OBJECTIVE -> Copy down all of the data underneath, exactly as shown.

SOURCE DATA ->
---*---
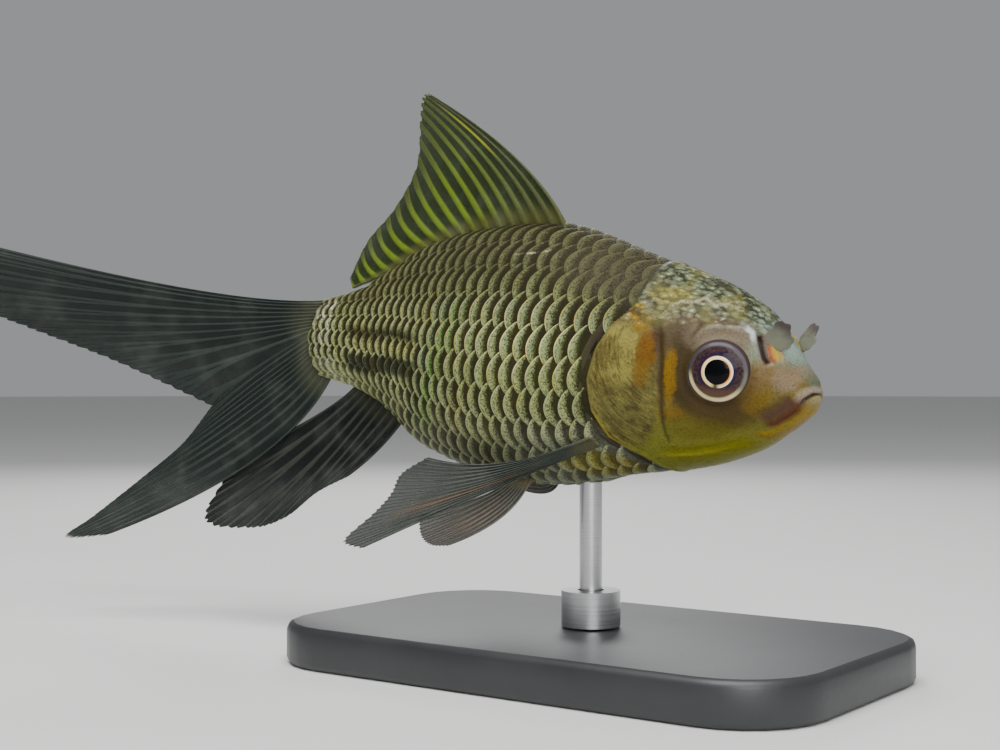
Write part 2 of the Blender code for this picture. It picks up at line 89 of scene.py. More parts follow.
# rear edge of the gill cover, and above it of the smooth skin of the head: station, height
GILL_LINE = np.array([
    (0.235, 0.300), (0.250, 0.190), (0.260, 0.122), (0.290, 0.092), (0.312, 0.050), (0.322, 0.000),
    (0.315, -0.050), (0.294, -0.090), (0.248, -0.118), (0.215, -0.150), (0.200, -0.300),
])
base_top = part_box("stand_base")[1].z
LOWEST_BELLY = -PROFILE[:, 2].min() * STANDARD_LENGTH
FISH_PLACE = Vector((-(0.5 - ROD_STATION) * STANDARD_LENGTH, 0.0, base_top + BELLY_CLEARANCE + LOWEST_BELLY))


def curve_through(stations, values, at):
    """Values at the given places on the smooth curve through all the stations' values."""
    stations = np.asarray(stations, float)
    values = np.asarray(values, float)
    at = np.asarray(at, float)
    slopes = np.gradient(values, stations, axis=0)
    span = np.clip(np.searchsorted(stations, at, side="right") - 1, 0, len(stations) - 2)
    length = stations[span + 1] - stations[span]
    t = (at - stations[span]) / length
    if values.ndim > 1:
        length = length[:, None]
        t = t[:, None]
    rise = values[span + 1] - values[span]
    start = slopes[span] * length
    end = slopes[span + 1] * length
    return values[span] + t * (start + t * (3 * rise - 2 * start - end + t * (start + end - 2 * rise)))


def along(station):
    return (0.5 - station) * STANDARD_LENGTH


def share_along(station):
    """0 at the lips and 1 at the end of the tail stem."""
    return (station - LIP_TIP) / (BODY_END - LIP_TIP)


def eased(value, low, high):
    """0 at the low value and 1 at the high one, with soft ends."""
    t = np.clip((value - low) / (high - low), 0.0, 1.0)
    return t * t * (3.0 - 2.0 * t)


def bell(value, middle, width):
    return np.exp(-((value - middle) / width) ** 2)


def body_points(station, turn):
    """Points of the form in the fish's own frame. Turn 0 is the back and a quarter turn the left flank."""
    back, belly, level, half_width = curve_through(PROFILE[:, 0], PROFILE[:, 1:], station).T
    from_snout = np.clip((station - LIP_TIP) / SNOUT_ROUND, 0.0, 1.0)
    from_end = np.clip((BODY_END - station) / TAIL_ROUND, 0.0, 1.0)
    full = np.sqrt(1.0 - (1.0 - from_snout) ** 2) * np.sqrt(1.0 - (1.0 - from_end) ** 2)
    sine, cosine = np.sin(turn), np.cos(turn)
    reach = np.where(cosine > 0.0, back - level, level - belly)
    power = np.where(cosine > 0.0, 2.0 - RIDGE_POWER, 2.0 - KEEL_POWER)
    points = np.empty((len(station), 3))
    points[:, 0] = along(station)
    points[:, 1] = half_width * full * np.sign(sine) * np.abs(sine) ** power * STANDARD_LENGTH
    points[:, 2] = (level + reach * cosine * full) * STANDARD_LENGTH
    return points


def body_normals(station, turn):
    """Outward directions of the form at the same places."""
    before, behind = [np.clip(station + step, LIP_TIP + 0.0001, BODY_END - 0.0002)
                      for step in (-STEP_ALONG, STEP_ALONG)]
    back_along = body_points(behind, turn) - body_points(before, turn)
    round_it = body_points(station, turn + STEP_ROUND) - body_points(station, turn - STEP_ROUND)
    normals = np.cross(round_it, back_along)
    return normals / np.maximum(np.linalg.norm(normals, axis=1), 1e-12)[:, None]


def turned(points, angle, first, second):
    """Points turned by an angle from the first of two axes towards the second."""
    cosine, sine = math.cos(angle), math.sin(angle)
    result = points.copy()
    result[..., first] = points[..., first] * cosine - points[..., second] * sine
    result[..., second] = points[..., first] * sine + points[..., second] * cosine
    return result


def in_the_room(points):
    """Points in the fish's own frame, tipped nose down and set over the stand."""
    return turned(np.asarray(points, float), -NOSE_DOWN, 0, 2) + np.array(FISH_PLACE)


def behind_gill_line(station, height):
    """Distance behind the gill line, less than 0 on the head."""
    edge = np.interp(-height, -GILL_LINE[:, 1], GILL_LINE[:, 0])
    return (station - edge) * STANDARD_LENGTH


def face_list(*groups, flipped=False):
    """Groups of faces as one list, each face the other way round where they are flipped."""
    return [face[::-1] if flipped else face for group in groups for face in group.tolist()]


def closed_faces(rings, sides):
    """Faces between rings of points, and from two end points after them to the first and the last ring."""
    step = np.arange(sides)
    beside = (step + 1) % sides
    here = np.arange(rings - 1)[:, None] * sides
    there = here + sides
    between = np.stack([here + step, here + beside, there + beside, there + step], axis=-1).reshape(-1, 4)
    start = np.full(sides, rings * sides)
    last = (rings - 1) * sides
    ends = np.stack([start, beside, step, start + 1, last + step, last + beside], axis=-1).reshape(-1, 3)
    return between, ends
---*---
SOLUTION FOR THIS EXERCISE ->
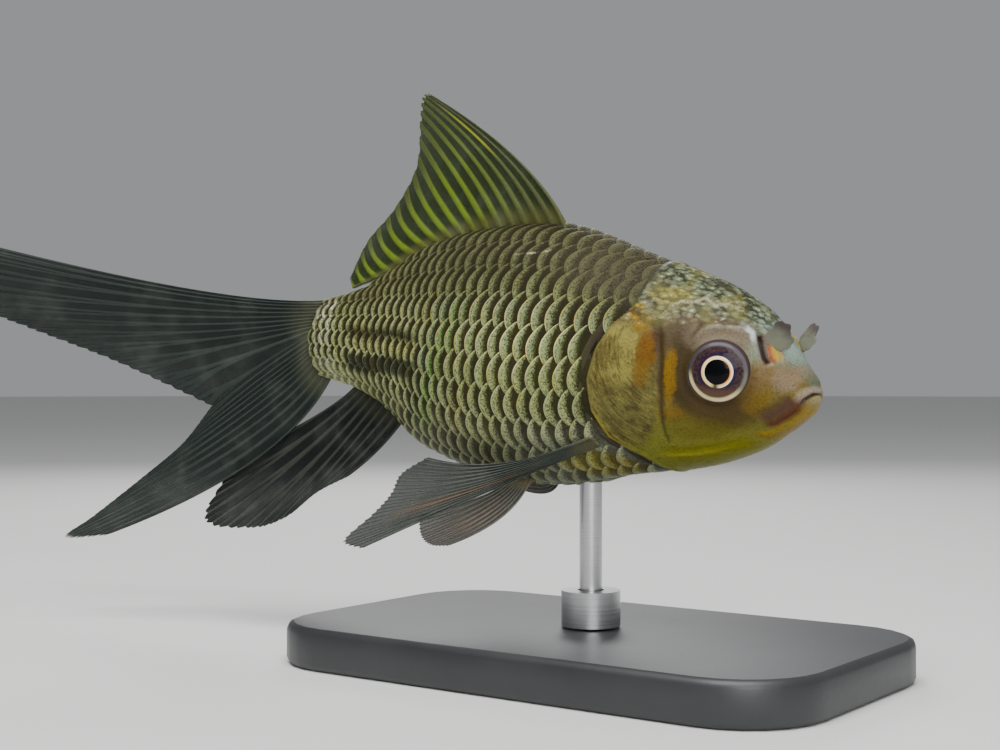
Write part 2 of the Blender code for this picture. It picks up at line 89 of scene.py. More parts follow.
# rear edge of the gill cover, and above it of the smooth skin of the head: station, height
GILL_LINE = np.array([
    (0.235, 0.300), (0.250, 0.190), (0.260, 0.122), (0.290, 0.092), (0.312, 0.050), (0.322, 0.000),
    (0.315, -0.050), (0.294, -0.090), (0.248, -0.118), (0.215, -0.150), (0.200, -0.300),
])
base_top = part_box("stand_base")[1].z
LOWEST_BELLY = -PROFILE[:, 2].min() * STANDARD_LENGTH
FISH_PLACE = Vector((-(0.5 - ROD_STATION) * STANDARD_LENGTH, 0.0, base_top + BELLY_CLEARANCE + LOWEST_BELLY))


def curve_through(stations, values, at):
    """Values at the given places on the smooth curve through all the stations' values."""
    stations = np.asarray(stations, float)
    values = np.asarray(values, float)
    at = np.asarray(at, float)
    slopes = np.gradient(values, stations, axis=0)
    span = np.clip(np.searchsorted(stations, at, side="right") - 1, 0, len(stations) - 2)
    length = stations[span + 1] - stations[span]
    t = (at - stations[span]) / length
    if values.ndim > 1:
        length = length[:, None]
        t = t[:, None]
    rise = values[span + 1] - values[span]
    start = slopes[span] * length
    end = slopes[span + 1] * length
    return values[span] + t * (start + t * (3 * rise - 2 * start - end + t * (start + end - 2 * rise)))


def along(station):
    return (0.5 - station) * STANDARD_LENGTH


def share_along(station):
    """0 at the lips and 1 at the end of the tail stem."""
    return (station - LIP_TIP) / (BODY_END - LIP_TIP)


def eased(value, low, high):
    """0 at the low value and 1 at the high one, with soft ends."""
    t = np.clip((value - low) / (high - low), 0.0, 1.0)
    return t * t * (3.0 - 2.0 * t)


def bell(value, middle, width):
    return np.exp(-((value - middle) / width) ** 2)


def body_points(station, turn):
    """Points of the form in the fish's own frame. Turn 0 is the back and a quarter turn the left flank."""
    back, belly, level, half_width = curve_through(PROFILE[:, 0], PROFILE[:, 1:], station).T
    from_snout = np.clip((station - LIP_TIP) / SNOUT_ROUND, 0.0, 1.0)
    from_end = np.clip((BODY_END - station) / TAIL_ROUND, 0.0, 1.0)
    full = np.sqrt(1.0 - (1.0 - from_snout) ** 2) * np.sqrt(1.0 - (1.0 - from_end) ** 2)
    sine, cosine = np.sin(turn), np.cos(turn)
    reach = np.where(cosine > 0.0, back - level, level - belly)
    power = np.where(cosine > 0.0, 2.0 - RIDGE_POWER, 2.0 - KEEL_POWER)
    points = np.empty((len(station), 3))
    points[:, 0] = along(station)
    points[:, 1] = half_width * full * np.sign(sine) * np.abs(sine) ** power * STANDARD_LENGTH
    points[:, 2] = (level + reach * cosine * full) * STANDARD_LENGTH
    return points


def body_normals(station, turn):
    """Outward directions of the form at the same places."""
    before, behind = [np.clip(station + step, LIP_TIP + 0.0001, BODY_END - 0.0002)
                      for step in (-STEP_ALONG, STEP_ALONG)]
    back_along = body_points(behind, turn) - body_points(before, turn)
    round_it = body_points(station, turn + STEP_ROUND) - body_points(station, turn - STEP_ROUND)
    normals = np.cross(round_it, back_along)
    return normals / np.maximum(np.linalg.norm(normals, axis=1), 1e-12)[:, None]


def turned(points, angle, first, second):
    """Points turned by an angle from the first of two axes towards the second."""
    cosine, sine = math.cos(angle), math.sin(angle)
    result = points.copy()
    result[..., first] = points[..., first] * cosine - points[..., second] * sine
    result[..., second] = points[..., first] * sine + points[..., second] * cosine
    return result


def in_the_room(points):
    """Points in the fish's own frame, tipped nose down and set over the stand."""
    return turned(np.asarray(points, float), -NOSE_DOWN, 0, 2) + np.array(FISH_PLACE)


def behind_gill_line(station, height):
    """Distance behind the gill line, less than 0 on the head."""
    edge = np.interp(-height, -GILL_LINE[:, 1], GILL_LINE[:, 0])
    return (station - edge) * STANDARD_LENGTH


def face_list(*groups, flipped=False):
    """Groups of faces as one list, each face the other way round where they are flipped."""
    return [face[::-1] if flipped else face for group in groups for face in group.tolist()]


def closed_faces(rings, sides):
    """Faces between rings of points, and from two end points after them to the first and the last ring."""
    step = np.arange(sides)
    beside = (step + 1) % sides
    here = np.arange(rings - 1)[:, None] * sides
    there = here + sides
    between = np.stack([here + step, here + beside, there + beside, there + step], axis=-1).reshape(-1, 4)
    start = np.full(sides, rings * sides)
    last = (rings - 1) * sides
    ends = np.stack([start, beside, step, start + 1, last + step, last + beside], axis=-1).reshape(-1, 3)
    return between, ends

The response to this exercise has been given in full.